Published on: Mar 14, 2013
I put my hand up. I forgot to update the website with details of tonight’s meeting. But you all knew today was the second Thursday of the month so I hope I can be forgiven. Tonight we have Brendan Sexton, an insurance broker with First Ireland in to talk to us about your block insurance policy, what to look for, how to value it and everything else you wanted to know. We also have lots of new members with eager faces keen to ask questions and learn more.
For those of you who couldn’t attend, here are most of the things that Brendan covered.
The three main factors that impact premiums are:
- Rebuilding sums insured
- Claims experience
- Policy excess
The first one should be based on a professional valuation of the rebuild costs of your block. It is very important to do this every 3-5 years. If you don’t do this, you could be overpaying your premium every year. Worse still, if your policy is undervalued, you could find that there isn’t enough money to rebuild it fully should the worst happen.
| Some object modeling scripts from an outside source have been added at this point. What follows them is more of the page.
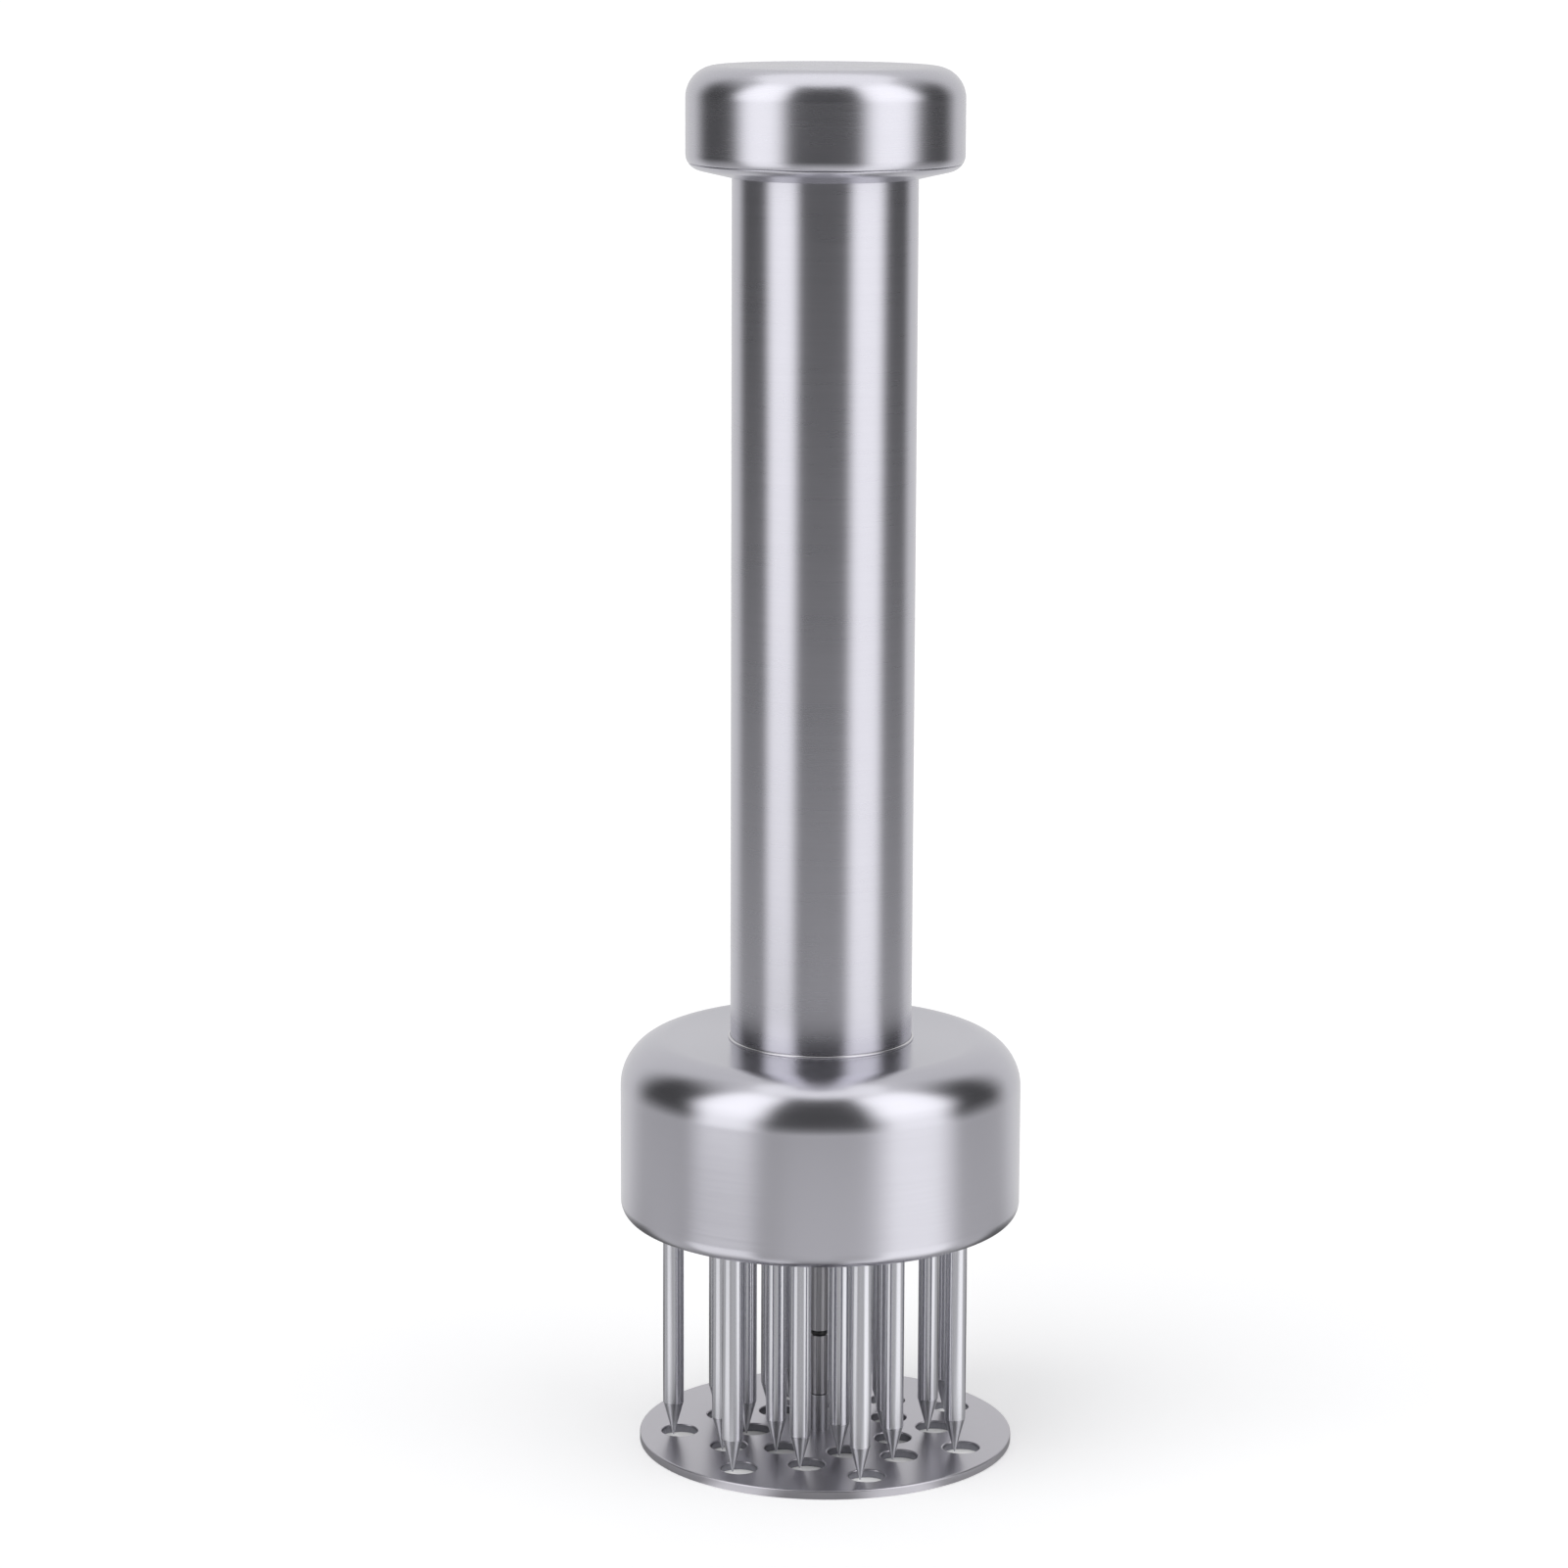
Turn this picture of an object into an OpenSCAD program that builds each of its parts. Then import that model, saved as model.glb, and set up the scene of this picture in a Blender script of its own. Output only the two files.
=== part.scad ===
// Round needle meat tenderizer: a bell with trapped needles on a hollow handle, and a sprung foot plate.
// Z is up, the origin is under the middle of the foot plate, and lengths are in millimetres.

/* [Knob] */
// Diameter of the knob
knob_d = 38.9; // [36:0.1:42]
// Height of the knob above the place where the tube enters it
knob_h = 15.4; // [14:0.1:18]
// Round of the knob's upper edge
knob_top_round = 4.4; // [3:0.1:5]
// Round of the knob's lower edge
knob_low_round = 2.3; // [1.6:0.1:2.5]
// Angle of the knob's underside to the horizontal
knob_slope = 12.5; // [8:0.5:14]
// Wall of the drawn knob cap
knob_wall = 1.2; // [0.8:0.1:1.6]
// Diameter of the stud that joins the knob to the handle
stud_d = 8; // [6:0.5:10]
// Length of the stud
stud_len = 18; // [14:0.5:19]

/* [Handle tube] */
// Outer diameter of the handle tube
tube_d = 26; // [24:0.1:28]
// Wall of the handle tube
tube_wall = 1; // [0.8:0.1:1.4]
// Length of tube that shows between the bell and the knob
tube_len = 122.7; // [105:0.5:140]
// Length of tube inside the knob
tube_in_knob = 4.1; // [3.8:0.1:5]
// Height of the plug in the tube's foot
foot_plug_h = 14; // [12:0.5:18]
// Height of the plug in the tube's top
top_plug_h = 15; // [14:0.5:18]
// How far the polished ring at the tube's foot stands out
seam_ring_out = 0.3; // [0.2:0.05:0.6]
// Height of the polished ring at the tube's foot
seam_ring_h = 0.45; // [0.3:0.05:0.8]

/* [Bell] */
// Diameter of the bell
bell_d = 57.5; // [55:0.5:62]
// Height of the bell
bell_h = 26.4; // [24:0.2:30]
// Round of the bell's shoulder
bell_top_round = 7; // [5:0.5:8]
// Round of the bell's rim
bell_low_round = 2.5; // [2:0.1:3]
// Wall of the bell
bell_wall = 1.2; // [1:0.1:1.5]
// Width of the inward lip beyond the rim's round
lip_w = 0.75; // [0.5:0.05:1]
// Height of the needle plate's face above the bell's rim
plate_recess = 5; // [4:0.2:6]
// Thickness of the needle plate
plate_t = 5; // [4:0.2:6]
// Clearance of the needle plate and its backing block inside the bell's lip
block_clearance = 0.3; // [0.2:0.05:0.5]
// Round of the backing block's upper edge
block_round = 4.5; // [4:0.1:5.5]

/* [Needles] */
// Diameter of a needle
needle_d = 3; // [2.6:0.1:3.2]
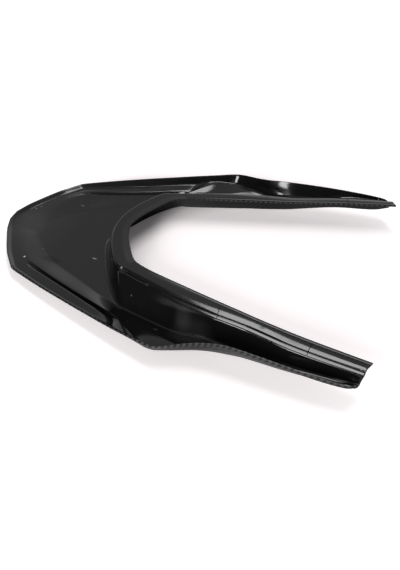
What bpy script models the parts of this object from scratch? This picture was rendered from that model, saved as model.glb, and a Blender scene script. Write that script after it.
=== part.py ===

Choosing a higher excess can help reduce your premium so always ask an insurer for options where possible. If the claims experience is bad, insurers may force a higher excess. You can also opt to exclude some items for the policy such as wooden floors or Italian tiles which can be expensive to reinstate. This can help to reduce your premium.
Your claims experience is usually over the last five years. It is essential to keep a close eye on your claims as a bad claim history can follow you for a long time.
Most insurance companies won’t deal with OMCs directly, only through a broker. Make sure to ask your broker what insurance companies they deal with. Small to medium brokers won’t have access to some of the larger insurance companies. If you would like to verify your broker is doing a good job, you could ask a second broker to get some quotes for you. Don’t ask several brokers in the same renewal period as insurance companies are likely to decline to quote.
The quotation process should start about two months before the renewal date. Insurance companies are unlikely to deal with you if you approach them too late.
The most most important thing you need is your five year claims history. Your broker will need to write to each company that covered you during the last five years and ask them for the claims history. It should take no longer than a week to collect the information.
The following other information will also be required. Your broker will probably be able to answer them but a new broker will ask you this.
- current insurer, renewal date and excess
- overall number of units split between apartments and duplexes
- approximate age
- number of blocks
- number of stories
- construction: wall types, roof type, floor type
- fire detection and protection details
- how far away is the nearest waterway
- any special details
Other things you might want included
- Alternative accommodation . Generally this is valued at 25% of the rebuild value.
- Fire department charges. This is only for a callout where extinguishment is needed. If they are called out because of a faulty fire detection unit, you may be charged but the insurance generally won’t cover it.
- Trace and access: help identify the source of a leak which isn’t immediately obvious. It covers physical damage caused by tracing the leak
- Common area contents such as carpets in the lobby or stairwell
- Landscaping costs – this covers damage to landscaping caused by (for example) the fire brigade when putting out a fire
- Day one inflation provision
- Employers liability for minor property repairs (covers any contractors you may have eg cleaners, repairmen)
- Public liability
What to expect for your broker
- promptly handle any queries from the directors or agent
- accept claims notifications from authorised people only
- review insurance company surveys with the agent and negotiate as needs be. The insurer may check the estate for blocked drains, chipped steps, unserviced fire alarms, etc. It may be possible to argue with the insurer that not all will be done immediately. Risk improvements or recommendation items can be argued or postponed. Risk requirements must be done to comply with the policy.
- check the adequacy of insurance of contractors
- arrange and monitor direct debit or premium payment facilities
- forecast insurance costs for upcoming budgets
- get updated claims history two months prior to renewal
- discuss any solutions to common or recurring problems which triggered claims
- prepay a submission and market to all relevant insurers
- carry out final negotiations with competitive insurers
Regular six monthly inspections are required by law for all lifts. This is in addition to any regular maintenance. Any work items arising from the inspection must be complied with.
Insurers may refuse to pay for a claim arising from a lift which does not have a valid statutory inspection certificate.
The inspections must be done by an independent person. They cannot be the same person or company who do the regular maintenance.
Most insurance companies offer competent people who can do the statutory inspections. It is possible to hire someone else but their qualifications and competency could later be questioned by a judge in court. It is not necessary for the same insurance company to provide both block policy and lift inspection. Your statutory inspections may be covered by your lift insurance policy.